Now is a unique time to capitalize on the opportunity created by Central and Eastern Europe as they search for ways to reduce their dependence on Russian gas and turn away from dirty coal. Instead of telling America’s middle class that they are part of the problem when it comes to climate change, President Biden can ask them to be part of the solution and make a profit while doing it.

The Paris Agreement’s goal of limiting global warming to 1.5° Celsius can only be met if the world phases out coal by 2030. Three Seas countries like Bulgaria, Croatia, Czechia, Poland, Romania, and Slovenia plan to continue using coal beyond the 2030 target. Poland remains the EU’s largest coal user and producer. Historically, Europe’s use of LNG leads to a reduction in coal use.

While an immediate transition to renewables may be preferable, in the Central and Eastern European context, it is wise to consider one of President Biden’s favorite phrases: “Don’t compare me to the Almighty, compare me to the alternative.”
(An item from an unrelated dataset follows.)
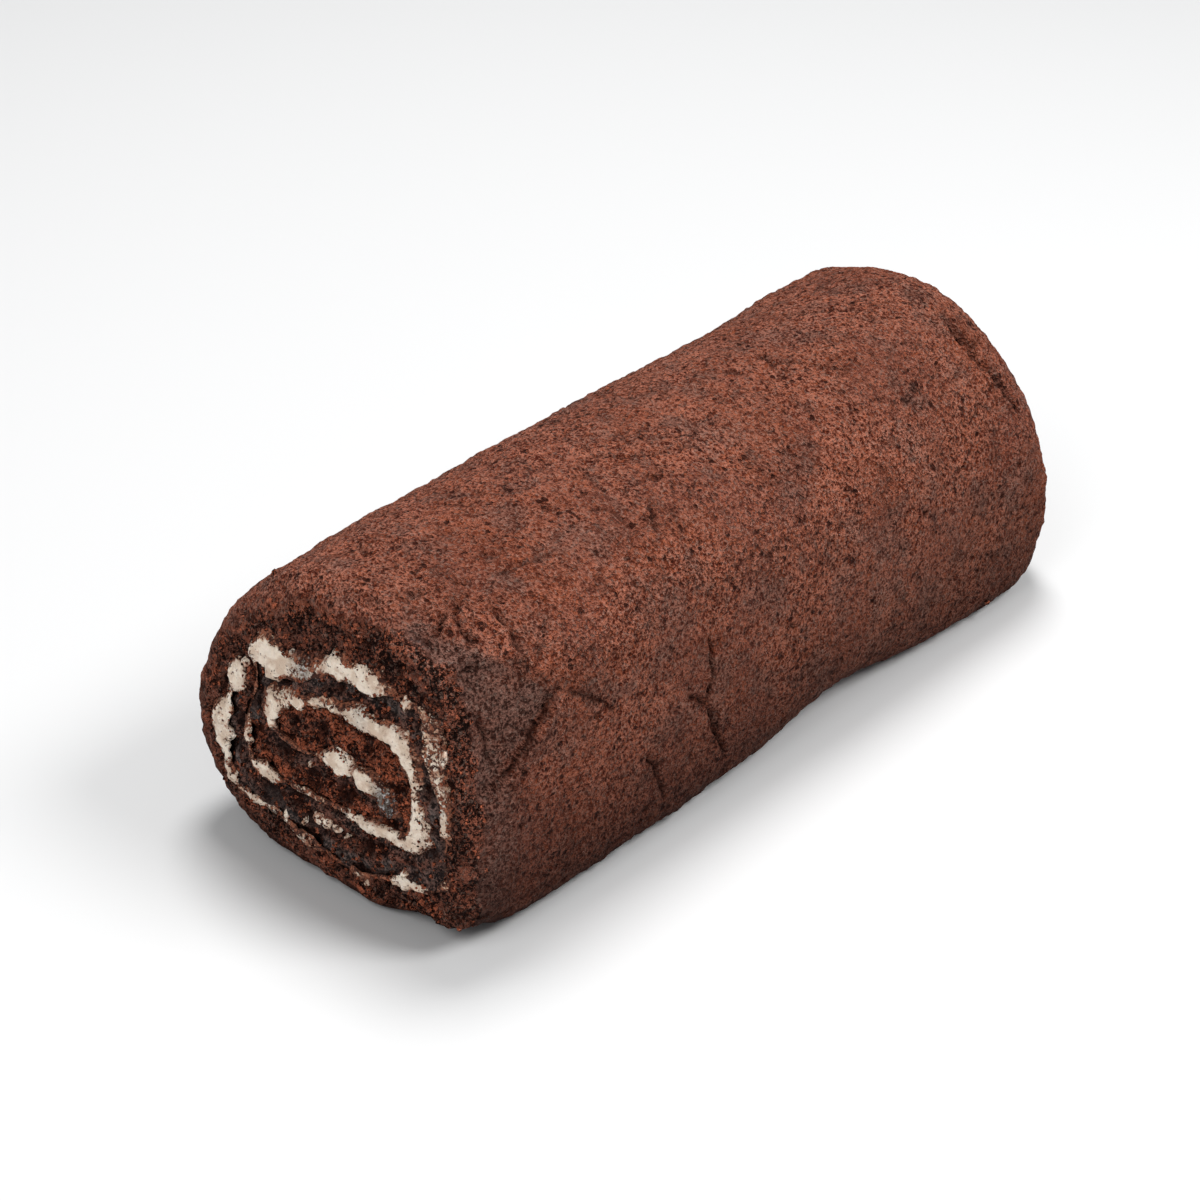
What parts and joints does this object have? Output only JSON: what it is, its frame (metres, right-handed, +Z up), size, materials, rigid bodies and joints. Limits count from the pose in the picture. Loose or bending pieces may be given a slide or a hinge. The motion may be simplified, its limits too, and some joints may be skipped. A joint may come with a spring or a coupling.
{
  "type": "swiss roll cake",
  "caption": "Chocolate swiss roll: a loaf-shaped sponge roll on a flat base, its cut end showing a squarish spiral of vanilla cream.",
  "frame": {"origin": "middle of the underside of the whole cake's bounding box", "axes": "+Z up; the roll lies along Y, with its cut swirl end facing -Y and its dented long side facing +X"},
  "size_m": [0.089, 0.2348, 0.0775],
  "materials": {
    "sponge": "matte baked chocolate sponge, dark brown skin and darker open crumb; matte plastic stands in for it",
    "cream": "soft off-white whipped cream with a faint sheen; gloss plastic stands in for it"
  },
  "bodies": {
    "root": {"sponge_sheet": "sponge", "cream_filling": "cream"}
  },
  "joints": []
}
According to a report released by the NATO Parliamentary Assembly, “A number of electricity grids in Central and Eastern Europe are old and outdated, cannot cope with renewable energy and suffer uncontrolled loop flows.” The existing infrastructure is a better fit for LNG.
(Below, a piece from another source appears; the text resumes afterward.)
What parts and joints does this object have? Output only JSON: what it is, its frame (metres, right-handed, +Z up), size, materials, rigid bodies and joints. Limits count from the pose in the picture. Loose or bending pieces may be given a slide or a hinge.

Ultimately, investments in LNG and renewables must be made in concert. But given the amount of time and investment that it will take to transition the Three Seas region to renewables, LNG can help provide a clean energy bridge to a carbon-free future.

As European Commission President Ursula von der Leyen once wrote, “Gas will have a role to play in the transition towards a carbon-neutral economy in particular making full use of the potential of affordable liquified natural gas.”

In the Three Seas Initiative, the United States has an opportunity to build markets for the American export of clean energy and to take the middle class along with it.

The views expressed in this article are those of the author alone and do not necessarily reflect the position of the Foreign Policy Research Institute, a non-partisan organization that seeks to publish well-argued, policy-oriented articles on American foreign policy and national security priorities.